Updated Aug 2, 2022

Ireland publish provisional GHG emissions for 1990-2021

The Environmental Protection Agency (EPA) have published the Provisional Greenhouse Gas Emissions for 2021.

The EPA is responsible for compiling the inventories of greenhouse gas emissions for Ireland and for reporting the data to the relevant European and international institutions. Ireland’s legal reporting obligations
require that data is submitted for the period 1990-2021 in January, March and April 2023 to the European Commission and the United Nations Framework Convention on Climate Change (UNFCCC).

Key findings

The key findings of the report are as follows:

An increase in overall greenhouse gas emissions driven by coal fired electricity. In 2021, the total national greenhouse gas emissions are estimated to have increased by 4.7% on 2020 levels to 61.53 million tonnes carbon dioxide equivalent (Mt CO2eq). This was driven by increased use of coal and oil for electricity generation and increases in both the Agriculture and Transport sectors. It highlights that further, transformative measures will be needed to meet National Climate ambitions.

EU Effort Sharing limits were exceeded. The provisional estimates of greenhouse gas emissions indicate that Ireland will exceed its 2021 annual limit, without the use of flexibilities, set under the EU’s Effort Sharing Regulation (ESR). This is the first year of compliance under the ESR.

Higher 2021 emissions both within and outside the Emissions Trading Scheme. Emissions from Ireland’s Emissions Trading Sector (ETS) increased by 15.2% in 2021 while ESR emissions increased by 1.6%.

Carbon Budget 2021-2025. Provisional National total emissions for 2021 at 69.29 Mt CO2eq have used 23.5% of the Carbon Budget for the five-year period 2021-2025. This leaves 76.5% of the budget available for the succeeding four years, requiring an 8.4 per cent average annual emissions reduction from 2022-2025 to stay within budget.

More coal and less wind means more emissions from electricity generation. Emissions in the Energy Industries sector increased by 17.6% in 2021. This is attributable to a tripling of coal and oil use in electricity generation as gas fired plant were offline. Electricity generated from wind and hydro decreased by 16% and 20% respectively in 2021.

More livestock and fertiliser use increase agriculture emissions. Agriculture emissions increased by 3.0% in 2021, driven by increased fertiliser nitrogen use (5.2%), limestone application (49.5%) increased numbers of livestock including dairy cows (2.8%), other cattle (0.3%), sheep (0.3%) and pigs (4.5%).

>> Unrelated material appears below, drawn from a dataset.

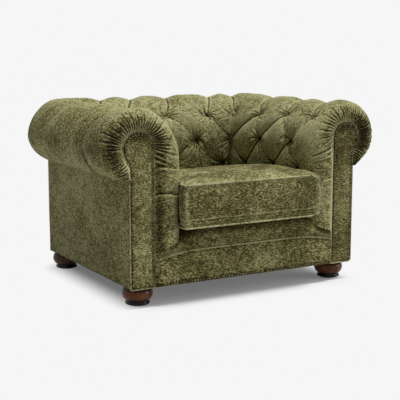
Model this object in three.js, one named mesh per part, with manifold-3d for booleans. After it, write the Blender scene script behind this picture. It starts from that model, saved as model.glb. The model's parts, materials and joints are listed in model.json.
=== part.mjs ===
// A deep-buttoned chesterfield armchair: arms and back rolled over at one height, a loose
// seat cushion, gathered arm fronts round flat keyhole facings, and four turned bun feet.
// Millimetres, +Z up. The sitter faces -Y. The origin is on the floor under the middle.
import * as THREE from "three";
import Module from "manifold-3d";
import { mergeVertices } from "three/addons/utils/BufferGeometryUtils.js";

// Driving dimensions of the whole chair.
const chairWidth = 1216; // over the two arm rolls
const chairDepth = 950; // front of the seat cushion to the back roll
const chairHeight = 732; // floor to the top of the rolls
const baseBottom = 73; // floor to the underside of the frame and its cover
const cushionOverhang = 78; // seat cushion front ahead of the arm facings
const armRollOverhang = 108; // arm roll outside the outside arm panel
const armThickness = 212; // crest of the inside arm to the outside arm panel
const backRollOverhang = 72; // back roll behind the outside back panel
const backThickness = 185; // crest of the inside back to the outside back panel
const gap = 0.3; // left between pieces that touch

// Arm facings, and the roll that is built round them.
const facingWidth = 100;
const facingThickness = 6;
const scrollRadius = 63; // round head of a facing
const scrollHeight = 585; // floor to the middle of that head
const neckFillet = 24;
const underRollDrop = 118; // from there to where the roll comes back to the outside panel
const rollSpringDrop = 45; // from there to where the inside face starts to curve over
const padClearance = 1; // between a pad and the frame it is pulled over
const padBottom = 246; // lower edge of the inside arm and back pads

// Deep buttoning: three rows of buttons drawn in hard, with folds of cloth between them.
const rowCHeight = 445;
const rowBHeight = 548;
const rowATurnShare = 0.49; // of the quarter turn over the inside of the roll
const drawInAtRowA = 40;
const drawInAtRowB = 60;
const drawInAtRowC = 50;
const buttonReach = 50;
const foldDrawIn = 22;
const foldReach = 26;
const pleatDrawIn = 10;
const pleatReach = 24;
const pleatTailShare = 0.5; // of the outside of the roll
const armRowAShares = [0.753, 0.426, 0.128]; // of the seat depth, from the facing
const armRowBShares = [0.7, 0.356];
const armRowCShares = [0.894, 0.527, 0.224];
const backRowAShares = [-0.677, 0, 0.677]; // of half the seat width, from the middle
const backRowBShares = [-0.486, 0.486];
const backRowCShares = [-0.868, 0, 0.868];

// Gathered arm fronts.
const gatherSetback = 36; // where the roll starts to turn in, behind the facing
const gatherProud = 20; // crest of the gathers ahead of the facing
const gatherCrestShare = 0.42; // of the way from the facing out to the roll
const gatherEdgeShare = 0.03;

// Outside panels, front border and padded front lip.
const outsideArmThickness = 5;
const outsideBackThickness = 18;
const borderProud = 12.5; // border face ahead of the arm facings
const borderEndWidth = 14; // where the border turns back to the facing
const borderSeamHeight = 200;
const borderSeamDrop = 20; // the seam falls towards both ends
const borderSeamFlatShare = 0.6;
const lipTop = 277;
const lipBackDepth = 62; // back over the front rail
const lipRound = 30;
const lipShoulder = 4; // width of the step down beside each arm

// Timber frame.
const railTop = 235;
const railThickness = 25;
const boardThickness = 22;
const postWidth = 79;
const postDepth = 40;
const postRise = 15; // above the middle of the scroll
const postSetback = 68; // front of a back post to the outside back
const outerRailHeight = 40;
const outerRailDrop = 2; // below the roll's lower edge
const rollRailWidth = 48;
const backRollRailDepth = 40;
const rollRailHeight = 25;
const tackRailHeight = 45;
const cornerBlockLeg = 138;
const cornerBlockHeight = 50;

// Springs and deck.
const springCount = 5;
const springWire = 4;
const springSpread = 118; // middle to middle
const springSway = 24;
const springWaves = 6;
const springBearing = 18; // wire lying on each rail
const deckTop = 287;
const deckSideGap = 1;

// Seat cushion.
const cushionSideGap = 2.5;
const cushionBackGap = 4;
const cushionLowerWelt = 320;
const cushionUpperWelt = 452;
const cushionCrown = 478;
const cushionBulge = 5; // middle of the border ahead of its welts
const cushionTuckUnder = 24;
const cushionCornerRadius = 42;
const cushionFlare = 14; // ears that spread past the arm fronts
const cushionFlareStart = 20; // behind the facing
const cushionFlareEnd = 20; // ahead of the facing

// Feet.
const footSideInset = 60; // foot middle to the outside arm panel
const footFrontInset = 68; // foot middle to the arm facing
const footBackInset = 42; // foot middle to the outside back
const footBulbRadius = 58;
const footBulbHeight = 46;
const footNeckRadius = 44;
const footNeckHeight = 18;
const footRingRadius = 46;
const footRingHeight = 9;
const footTopRadius = 34;
const glideRadius = 32;
const glideThickness = 3;
const studRadius = 4;
const studLength = 66;
const studInFoot = 24;

// Dust cover under the seat.
const dustCoverThickness = 2;
const dustCoverInset = 20;
const dustCoverCutCorner = 178;

// Places that follow from the sizes above.
const baseWidth = chairWidth - 2 * armRollOverhang;
const seatWidth = baseWidth - 2 * armThickness;
const baseDepth = chairDepth - cushionOverhang - backRollOverhang;
const seatDepth = baseDepth - backThickness;
const underRollHeight = scrollHeight - underRollDrop;
const rollSpringHeight = scrollHeight - rollSpringDrop;
const postTop = scrollHeight + postRise;
const facingY = -chairDepth / 2 + cushionOverhang;
const facingBackY = facingY + facingThickness;
const outsideBackY = facingY + baseDepth;
const backCrestY = facingY + seatDepth;
const armInnerX = baseWidth / 2 - facingWidth;
const armAxisX = armInnerX + scrollRadius;
const rollIn = armAxisX - seatWidth / 2;
const rollOut = chairWidth / 2 - armAxisX;
const rollUp = chairHeight - scrollHeight;
const innerRollUp = chairHeight - rollSpringHeight;
const panelOut = baseWidth / 2 - armAxisX;
const neckTurn = Math.acos(panelOut / scrollRadius);
const neckHeight = scrollHeight - scrollRadius * Math.sin(neckTurn);
const rollDown = (scrollHeight - underRollHeight) / Math.sqrt(1 - (panelOut / rollOut) ** 2);
const backScale = (backThickness + backRollOverhang) / (rollIn + rollOut);
const backAxisY = backCrestY + rollIn * backScale;
const boardInset = outsideArmThickness + gap;
const frameOuterX = baseWidth / 2 - boardInset;
const frameInnerX = armInnerX + boardInset;
const boardFrontY = facingBackY + gap;
const boardBackY = boardFrontY + boardThickness;
const frameBackY = outsideBackY - outsideBackThickness - gap;
const postFrontY = outsideBackY - postSetback;
const springLowZ = railTop + gap;
const deckBottom = springLowZ + springWire + gap;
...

Total milk production increased by 5.5% in 2021, with milk output per cow also increasing (2.5%).

Transport emissions increase post COVID. Greenhouse gas emissions from the Transport sector increased by 6.1% in 2021. This increase was largely driven by ending COVID travel restrictions on passenger car and public transport usage. By the end of 2021 there were 47,000 electric vehicles in Ireland, ahead of the Climate Action Plan trajectory. International aviation, not included in national total emissions, also increased by 11.6% in 2021.

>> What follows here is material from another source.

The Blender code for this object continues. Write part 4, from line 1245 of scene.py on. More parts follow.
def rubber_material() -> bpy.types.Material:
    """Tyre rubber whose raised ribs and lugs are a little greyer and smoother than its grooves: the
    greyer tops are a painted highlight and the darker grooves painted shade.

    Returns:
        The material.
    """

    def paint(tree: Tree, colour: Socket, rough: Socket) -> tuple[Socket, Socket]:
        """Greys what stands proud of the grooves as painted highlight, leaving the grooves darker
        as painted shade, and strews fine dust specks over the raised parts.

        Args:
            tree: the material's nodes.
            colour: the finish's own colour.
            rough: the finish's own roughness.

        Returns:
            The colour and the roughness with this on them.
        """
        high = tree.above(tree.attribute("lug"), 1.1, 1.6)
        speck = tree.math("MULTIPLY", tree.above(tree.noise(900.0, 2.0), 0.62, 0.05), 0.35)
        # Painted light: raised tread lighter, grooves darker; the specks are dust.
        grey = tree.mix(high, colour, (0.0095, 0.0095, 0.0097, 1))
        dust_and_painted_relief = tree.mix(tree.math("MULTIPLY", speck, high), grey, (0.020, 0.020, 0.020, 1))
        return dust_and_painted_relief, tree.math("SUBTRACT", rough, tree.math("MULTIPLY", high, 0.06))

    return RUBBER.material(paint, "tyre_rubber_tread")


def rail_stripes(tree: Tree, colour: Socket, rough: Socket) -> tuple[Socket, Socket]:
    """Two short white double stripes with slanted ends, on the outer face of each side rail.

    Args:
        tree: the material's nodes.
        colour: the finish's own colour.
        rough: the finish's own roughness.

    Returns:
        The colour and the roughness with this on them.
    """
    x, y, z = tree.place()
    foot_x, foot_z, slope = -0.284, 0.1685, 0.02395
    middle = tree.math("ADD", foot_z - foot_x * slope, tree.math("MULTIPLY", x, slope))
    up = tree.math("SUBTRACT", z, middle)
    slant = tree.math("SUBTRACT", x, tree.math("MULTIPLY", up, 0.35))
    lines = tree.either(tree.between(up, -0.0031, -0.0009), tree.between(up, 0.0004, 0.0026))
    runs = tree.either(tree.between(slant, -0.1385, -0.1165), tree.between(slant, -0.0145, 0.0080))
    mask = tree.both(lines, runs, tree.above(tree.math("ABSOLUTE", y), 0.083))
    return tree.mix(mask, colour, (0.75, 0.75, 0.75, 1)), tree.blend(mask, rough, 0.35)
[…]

Residential emissions decrease. Greenhouse gas emissions from the Residential sector decreased by 4.9%, driven by a combination of: reduced time in the home due to ending COVID restrictions, a milder winter, increased fuel prices and a possible stockpiling of heating oil from 2020. Coal, peat and kerosene sales declined by 4.6%, 5.0% and 11.8% whilst natural gas showed an increase of 0.9%.